So Windows in the complete case or iOS or whatever that would then deal with showing the share sheet or showing a share widget, whatever.

And making sure that you can go from there and share with the operating system.

The inverse is the Web Share Target API.

So if you have any kind of image open, you can then share it and SVGcode will offer itself as a share target.

So you can see SVGcode appears here now.

And this is the Windows paint application, which is of course capable of creating images.

And if I have created an image there, I can share it to this application and open it in SVGCode for further processing.

How does this work?

PWAs have a Webapp manifest, and in this Webapp manifest you have a new property called share_target, where you tell the application or the operating system rather what kind of files your your application can deal with.

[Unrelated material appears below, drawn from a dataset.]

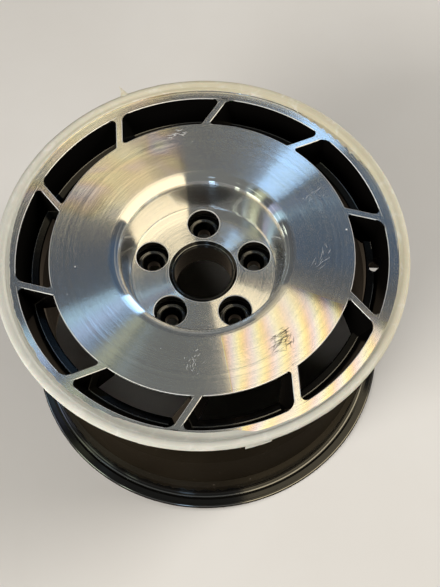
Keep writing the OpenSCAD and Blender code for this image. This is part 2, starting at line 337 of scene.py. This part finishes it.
def plain(name, colour, rough, metal, grain=600.0):
    """A worn material with cloudy colour and roughness and a fine grain."""
    t = Surface(name)
    p = t.place()
    cloud = t.noise(p, 40.0, 4.0, 0.6)
    shaded = t.mix(t.ramp(cloud, 0.3, 0.7), colour, [c * 0.7 for c in colour])
    uneven = t.ramp(cloud, 0.3, 0.7, rough * 0.85, rough * 1.15)
    return t.done(Base_Color=shaded, Metallic=metal, Roughness=uneven,
                  Normal=t.bump(t.noise(p, grain, 3.0), 0.0001, 0.3))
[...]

So here you can see, I can accept images of type jpeg, png, webp, gif.

I could add avif I just didn't add it because the slide would be too long.

So any kind of image formats that you want to have.

The rest is just really just a form here.

So you have a form submit url.

You have a method multipart form data, sdn coding type.

And then the parameters is just this files array.

And, the service worker.

So this is the only service worker code that I had to write.

You have a fetch listener and then you check if the fetch event request URL ends with share-target.

So you can see this was my Action url, so share-target and if the share-target URL ends with this and if the method is POST, so POST you can see is the method that I had to use here.

Then I just continue with processing the information here, so I extract from the fetch event, the form data.

and the rest is really just dealing with forms.

So it's no difference from regular Web forms.

You get the image, then you have the image, and yeah, then you can use the rest to process the image locally and make sure that it gets over to the application.

So you can see here working with the Cache API because this is in the service worker, so you need to get it over to the main application.

And the way to do this is by using the Cache API, and then I just redirect the response to the main URL with just this little parameter here to mark that this is coming from a Web share target.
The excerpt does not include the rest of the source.